What would extend the analysis (in the directions the EEG-TRF field actually cares about — kernel recovery and nested-model comparison rather than raw predictive power), in increasing order of effort:

  1. Word-onset / surprisal predictors from stimuli/AliceChapterOne-EEG.csv. Reproduces Brodbeck Fig 5–6 (TRF-of-discrete-events; function vs content words). This is the nested-model-comparison story — “does a lexical predictor explain variance beyond acoustics?” — and is where TRFs earn their keep.

  2. Hamming-basis STRF kernel. Add a BasisKernel to deepSTRF.models.layers that constrains the temporal axis of the STRF to a sparse basis of overlapping Hamming windows (eelbrain’s basis=0.050). It won’t move the per-channel r much — we’re at the ceiling — but it produces smoother, more interpretable TRF kernels, which is the actual deliverable on EEG.

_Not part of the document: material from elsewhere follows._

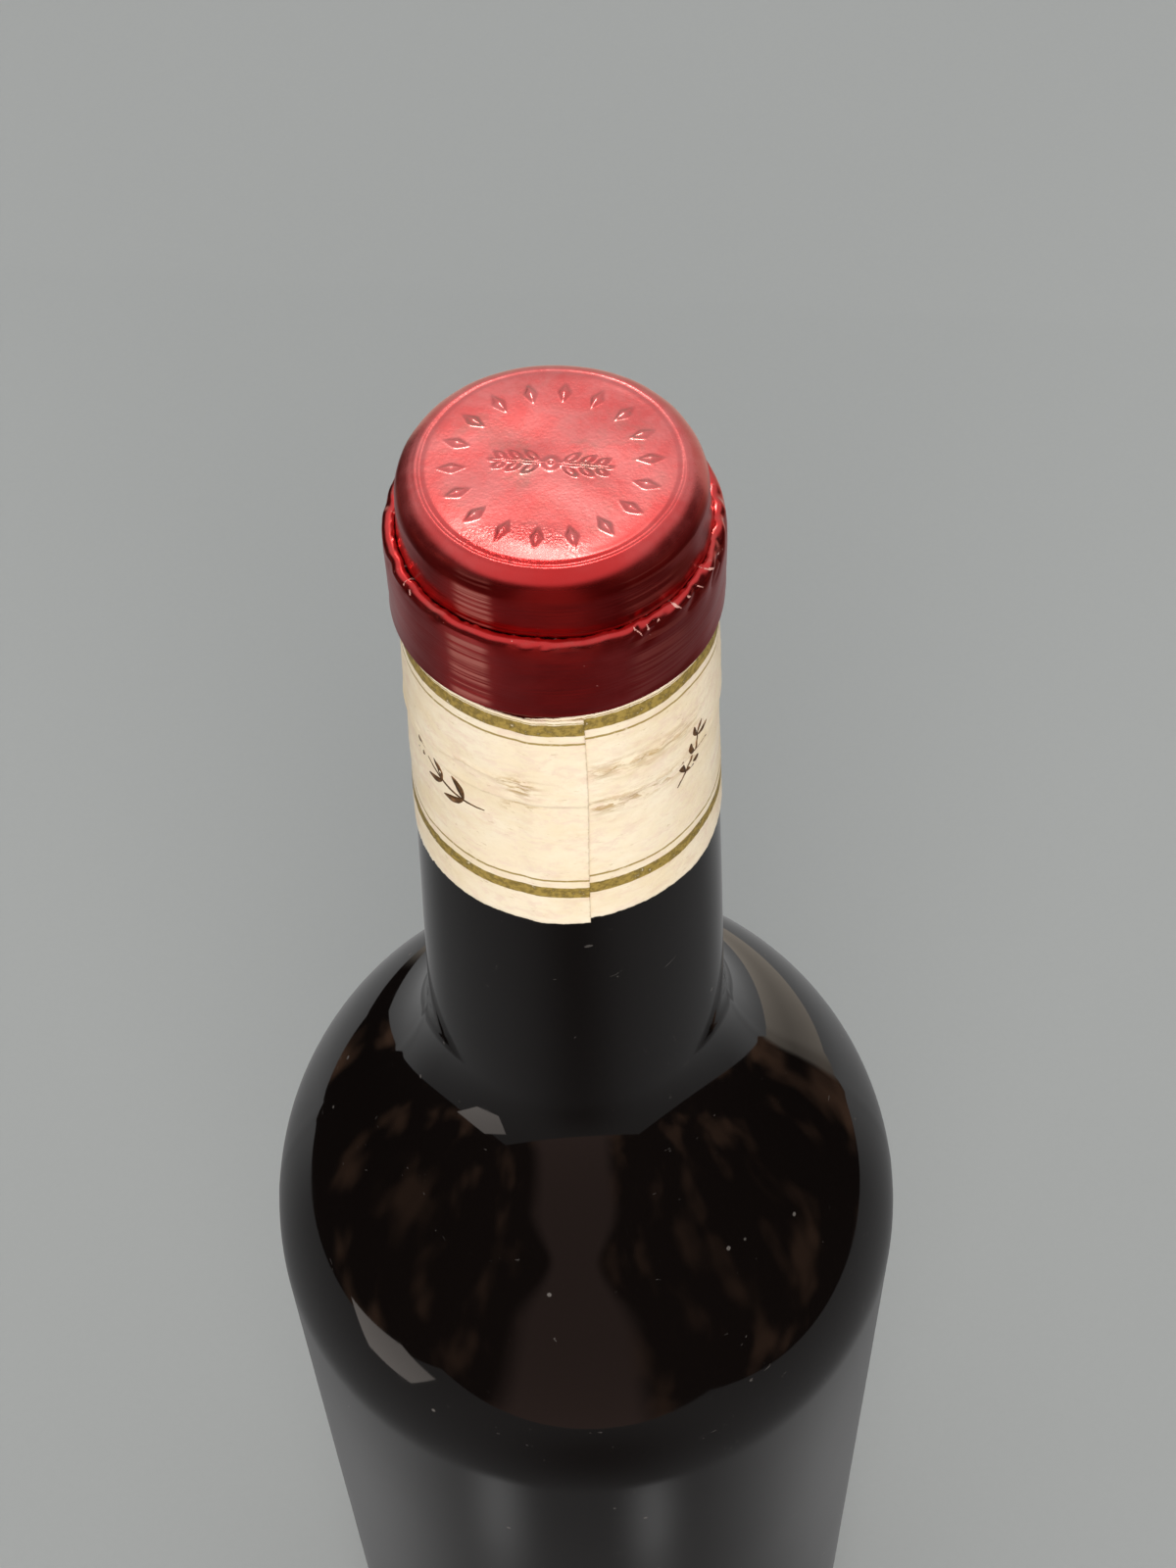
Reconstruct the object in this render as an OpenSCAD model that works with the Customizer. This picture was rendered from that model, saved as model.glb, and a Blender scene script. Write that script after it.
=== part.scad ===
// Sealed wine bottle: dark glass with rounded shoulders, a foil capsule over the
// mouth, and a paper band wrapped round the neck just below the capsule.
// Millimetres. The origin is the centre of the resting ring and +Z is the bottle's axis.

/* [Overall] */
// Height of the sealed bottle, from the resting ring to the top of the capsule's relief
total_h = 296; // [246:1:360]
// Diameter of the straight body
body_d = 78.6; // [65:0.1:95]

/* [Base] */
// Radius of the heel, where the wall turns into the base
heel_r = 5; // [3:0.5:7]
// Width of the flat ring that the bottle rests on
rest_w = 3.5; // [2.5:0.5:5]
// Radius of the edge between the resting ring and the punt
punt_rim_r = 2.5; // [1.5:0.5:4]
// Depth of the punt, the dome pushed up into the base
punt_h = 18; // [12:1:26]

/* [Shoulder and neck] */
// Radius of the convex shoulder
shoulder_r = 47; // [38:1:58]
// Radius of the concave sweep between neck and shoulder
sweep_r = 30; // [22:1:36]
// Diameter of the neck just under the mouth collar
neck_d = 28.2; // [25:0.1:34]
// Growth of the neck radius for each millimetre down the neck
neck_flare = 0.036; // [0.02:0.002:0.05]
// Length of the neck from the collar down to the sweep
neck_l = 66.1; // [54:0.1:85]

/* [Mouth] */
// How far the glass collar stands out from the neck
collar_out = 0.8; // [0.6:0.1:1.5]
// Height of the collar
collar_h = 9; // [7:0.5:12]
// Radius of the collar's edges
collar_edge_r = 0.6; // [0.3:0.1:1]
// How far the lip above the collar is set back from it
lip_back = 1.3; // [0.9:0.1:1.8]
// Height of the lip above the collar
lip_h = 6.3; // [5:0.1:8]
// Lean of the lip's wall towards the axis, in degrees
lip_lean = 6; // [2:1:10]
// Radius of the lip's top edge
lip_edge_r = 3; // [2:0.1:4]

/* [Capsule] */
// Thickness of the foil
foil_t = 0.2; // [0.15:0.05:0.4]
// Length of the foil sleeve that runs down the neck below the collar, under the paper
sleeve_l = 13.3; // [8:0.1:18]
// Radius of the rolled crimp where the top cup meets the skirt
crimp_r = 0.4; // [0.3:0.05:0.6]
// Height that the pressed ring stands above the rounded edge it runs on
ring_h = 0.25; // [0.15:0.05:0.3]
// Distance of the pressed ring outside the flat of the top disc
ring_out = 1.3; // [0.5:0.1:1.8]
// Number of small lozenges pressed up from the top disc
lozenge_count = 18; // [8:1:24]
// Height of a lozenge
lozenge_h = 0.2; // [0.1:0.05:0.3]
// Length of a lozenge, along the radius
lozenge_l = 2.6; // [1.5:0.1:3]
// Width of a lozenge
lozenge_w = 1.3; // [0.8:0.1:1.5]

/* [Neck band] */
// Gap between the collar's foil and the upper edge of the paper
band_gap = 0.8; // [0.4:0.1:2]
// Height of the paper band
band_h = 30.5; // [24:0.1:38]
// Thickness of the paper
paper_t = 0.15; // [0.1:0.05:0.3]
// Width of the lap where one end of the paper covers the other
lap_w = 5; // [3:0.5:10]
// How much lower the covering end hangs than the rest of the paper
lap_drop = 0.4; // [0.2:0.1:1]
// Direction of the lap's free edge, in degrees from +X towards +Y
lap_angle = -83.5; // [-180:0.5:180]

/* [Hidden] */
$fn = 96;

body_r = body_d / 2;
neck_r = neck_d / 2;
over = 1; // how far a cutting shape reaches past what it cuts

// Heights up the axis, from the mouth down
disc_z = total_h - lozenge_h;
lip_top_z = disc_z - foil_t;
lip_z = lip_top_z - lip_h;
collar_z = lip_z - collar_h;
sleeve_z = collar_z - foil_t - sleeve_l;
band_top_z = collar_z - foil_t - band_gap;
band_z = band_top_z - band_h;
sweep_top_z = collar_z - neck_l;

// A foil or paper layer of thickness t on the flared neck adds t * slant to the radius
slant = sqrt(1 + neck_flare * neck_flare);
function neck_radius(z, layer = 0) = neck_r + neck_flare * (collar_z - z) + layer * slant;

// Centres of the neck sweep and of the shoulder, each tangent to what it joins
sweep_c = [neck_radius(sweep_top_z) + sweep_r / slant, sweep_top_z + sweep_r * neck_flare / slant];
shoulder_x = body_r - shoulder_r;
shoulder_reach = shoulder_r + sweep_r;
shoulder_z = sweep_c.y - sqrt(pow(shoulder_reach, 2) - pow(sweep_c.x - shoulder_x, 2));
shoulder_c = [shoulder_x, shoulder_z];
sweep_end = shoulder_c + (sweep_c - shoulder_c) * shoulder_r / shoulder_reach;

// Punt: a dome tangent to the rounded edge inside the resting ring
rest_in_r = body_r - heel_r - rest_w;
rim_c = [rest_in_r, punt_rim_r];
dome_r = (pow(rest_in_r, 2) + pow(punt_h - punt_rim_r, 2) - pow(punt_rim_r, 2)) / (2 * punt_h);
dome_c = [0, punt_h - dome_r];
dome_end = dome_c + (rim_c - dome_c) * dome_r / (dome_r + punt_rim_r);

// Mouth
collar_r = neck_r + collar_out;
lip_r = collar_r - lip_back;
lip_c = [lip_radius(lip_top_z - lip_edge_r) - lip_edge_r / cos(lip_lean), lip_top_z - lip_edge_r];
ring_r = lip_c.x + ring_out;
ring_tube = 0.6; // radius of the pressed ring's rounded back
ring_z = lip_c.y + sqrt(pow(lip_edge_r + foil_t, 2) - pow(ring_out, 2)) + ring_h - ring_tube;
lozenge_gap = 0.5; // from a lozenge's outer tip to the edge of the flat disc
lozenge_r = lip_c.x - lozenge_gap - lozenge_l / 2;

// Neck band
lap_deg = lap_w / neck_r * 180 / PI;
step_l = 0.8; // height over which the paper eases off the end of the foil sleeve

function lip_radius(z, layer = 0) = lip_r - (z - lip_z) * tan(lip_lean) + layer / cos(lip_lean);

// Half outline of the straight body and the heel
module body_outline() {
    translate([0, heel_r]) square([body_r, shoulder_z - heel_r]);
    square([body_r - heel_r, heel_r + over]);
    translate([body_r - heel_r, heel_r]) circle(heel_r);
}

// Half outline of the dome and its rounded edge, to be cut out of the base
module punt_outline() {
    difference() {
        polygon([[0, -over], [rest_in_r, -over], rim_c, dome_end, [0, dome_end.y]]);
        translate(rim_c) circle(punt_rim_r);
    }
    intersection() {
        translate(dome_c) circle(dome_r);
        square([body_r, punt_h + over]);
    }
}

// Half outline of the shoulder, up to where the neck sweep takes over
module shoulder_outline() {
    intersection() {
        translate(shoulder_c) circle(shoulder_r, $fn = 180);
        translate([0, shoulder_z - over]) square([body_r + over, sweep_end.y - shoulder_z + over]);
    }
}

// Half outline of the concave sweep between shoulder and neck
module sweep_outline() {
    neck_end = [neck_radius(sweep_top_z), sweep_top_z];
    difference() {
        polygon([[0, sweep_end.y - over], [sweep_end.x - over, sweep_end.y - over], sweep_end,
                 sweep_c, neck_end, [0, sweep_top_z + over]]);
        translate(sweep_c) circle(sweep_r, $fn = 180);
    }
}

// Half outline of the neck from one height to another, grown by a layer
module neck_outline(low, high, layer = 0) {
    polygon([[0, low], [neck_radius(low, layer), low], [neck_radius(high, layer), high], [0, high]]);
}

// Half outline of the mouth collar, grown by a layer
module collar_outline(layer = 0) {
    edge = collar_edge_r + layer;
    core_r = collar_r - collar_edge_r;
    translate([0, collar_z - layer]) square([core_r, collar_h + 2 * layer]);
    translate([0, collar_z + collar_edge_r]) square([collar_r + layer, collar_h - 2 * collar_edge_r]);
    translate([core_r, collar_z + collar_edge_r]) circle(edge);
    translate([core_r, lip_z - collar_edge_r]) circle(edge);
}

// Half outline of the lip with its leaning wall and rounded edge, grown by a layer
module lip_outline(layer = 0) {
    edge = lip_edge_r + layer;
    wall_end = lip_c + edge * [cos(lip_lean), sin(lip_lean)];
    polygon([[0, lip_z - over], [lip_radius(lip_z - over, layer), lip_z - over], wall_end,
             lip_c, [lip_c.x, lip_top_z + layer], [0, lip_top_z + layer]]);
    translate(lip_c) circle(edge);
}

// Half outline of everything that the foil covers, grown by a layer
module mouth_outline(low, layer = 0) {
    neck_outline(low, collar_z + over, layer);
    collar_outline(layer);
    lip_outline(layer);
}

// Half outline of a layer of paper, with its upper stretch stepped out over the foil sleeve
module paper_outline(inner, outer, low) {
    polygon([[neck_radius(low, inner), low],
             [neck_radius(sleeve_z, inner), sleeve_z],
             [neck_radius(sleeve_z, inner + foil_t), sleeve_z],
             [neck_radius(band_top_z, inner + foil_t), band_top_z],
             [neck_radius(band_top_z, outer + foil_t), band_top_z],
             [neck_radius(sleeve_z, outer + foil_t), sleeve_z],
             [neck_radius(sleeve_z - step_l, outer), sleeve_z - step_l],
             [neck_radius(low, outer), low]]);
}

// Dark glass and its sealed contents as one solid of revolution
module bottle() {
    color([0.06, 0.05, 0.05])
    rotate_extrude() {
        difference() {
            body_outline();
            punt_outline();
        }
        shoulder_outline();
        sweep_outline();
        mouth_outline(sweep_top_z);
    }
}

// Red foil shell: sleeve, skirt over the collar, rolled crimp, and a cup over the lip
module capsule() {
    color([0.48, 0.07, 0.07])
    union() {
        rotate_extrude()
        difference() {
            union() {
                mouth_outline(sleeve_z, foil_t);
                crimp_outline();
                ring_outline();
            }
            mouth_outline(sleeve_z - over);
        }
        lozenges();
    }
}

// Half outline of the rolled crimp on the ledge above the skirt
module crimp_outline() {
    translate([lip_r + foil_t + crimp_r / 2, lip_z + foil_t]) circle(crimp_r);
}

// Half outline of the pressed ring on the rounded edge of the top
module ring_outline() {
    translate([ring_r, ring_z]) circle(ring_tube);
}

// Ring of small lozenges pressed up from the top disc
module lozenges() {
    half_l = lozenge_l / 2;
    half_w = lozenge_w / 2;
    for (i = [0 : lozenge_count - 1])
        rotate([0, 0, i * 360 / lozenge_count])
        translate([lozenge_r, 0, disc_z - foil_t / 2])
        linear_extrude(foil_t / 2 + lozenge_h)
        polygon([[-half_l, 0], [0, -half_w], [half_l, 0], [0, half_w]]);
}

// Paper strip wrapped once round the neck, one end lapped over the other
module neck_band() {
    color([0.96, 0.87, 0.74])
    union() {
        rotate_extrude() paper_outline(0, paper_t, band_z);
        rotate([0, 0, lap_angle - lap_deg])
        rotate_extrude(angle = lap_deg)
        paper_outline(paper_t / 2, 2 * paper_t, band_z - lap_drop);
    }
}

bottle();
capsule();
neck_band();
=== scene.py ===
"""Sealed wine bottle: dark glass, a red foil capsule and a paper band round the neck.

Each visible piece has its own operator, and its sizes and colours are scene properties.
Lengths are metres, +Z is the bottle's axis, and -Y is the side with the paper's lapped edge.
"""

import math
from itertools import product
from types import SimpleNamespace

import bpy
import numpy as np
from bpy.props import FloatProperty, FloatVectorProperty, IntProperty, PointerProperty
from mathutils import Euler, Matrix, Vector


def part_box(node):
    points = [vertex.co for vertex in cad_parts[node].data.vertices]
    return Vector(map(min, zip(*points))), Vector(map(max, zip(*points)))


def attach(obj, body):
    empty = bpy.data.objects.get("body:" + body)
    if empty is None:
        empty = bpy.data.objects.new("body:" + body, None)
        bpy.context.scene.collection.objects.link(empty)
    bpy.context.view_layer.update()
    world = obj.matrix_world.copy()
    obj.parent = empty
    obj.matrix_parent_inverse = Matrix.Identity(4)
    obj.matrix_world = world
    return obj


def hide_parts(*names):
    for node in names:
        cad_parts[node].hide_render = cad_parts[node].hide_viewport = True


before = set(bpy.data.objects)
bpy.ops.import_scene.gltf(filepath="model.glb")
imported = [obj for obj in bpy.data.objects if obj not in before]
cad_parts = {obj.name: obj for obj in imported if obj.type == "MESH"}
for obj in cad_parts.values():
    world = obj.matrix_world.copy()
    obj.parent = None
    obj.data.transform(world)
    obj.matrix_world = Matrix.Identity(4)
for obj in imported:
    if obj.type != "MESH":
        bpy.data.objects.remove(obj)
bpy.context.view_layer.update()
GLASS_LOW, GLASS_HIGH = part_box("bottle")
FOIL_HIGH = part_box("capsule")[1]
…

  3. Subject embeddings + shared StateNet backbone. A learned per-subject context vector concatenated to the GRU input — true multi-subject pretraining, beyond the per-subject readouts the N axis already provides. The most promising route to a meaningfully higher number, by pooling the across-subject shared response.

  4. eelbrain.boosting wrapper as an alternative Fitter. The apples-to-apples cross-check used to validate this dataset (see untracked/alice_eeg_eelbrain_compare.py); worth promoting to a reusable utility + regression test for future EEG/MEG work.

  5. Topomap helper using mne.viz.plot_topomap from nrn_meta['xyz'] — for the eLife-style scalp figures.

  6. Per-subject download=True instead of all 2.5 GiB at once.

The accompanying tutorial notebook exercises the dataset end-to-end. It is a library-on-EEG demonstration — showing that the same model API that fits ferret A1 spikes also fits human scalp EEG, lands at the field-standard ceiling, and recovers interpretable TRF kernels.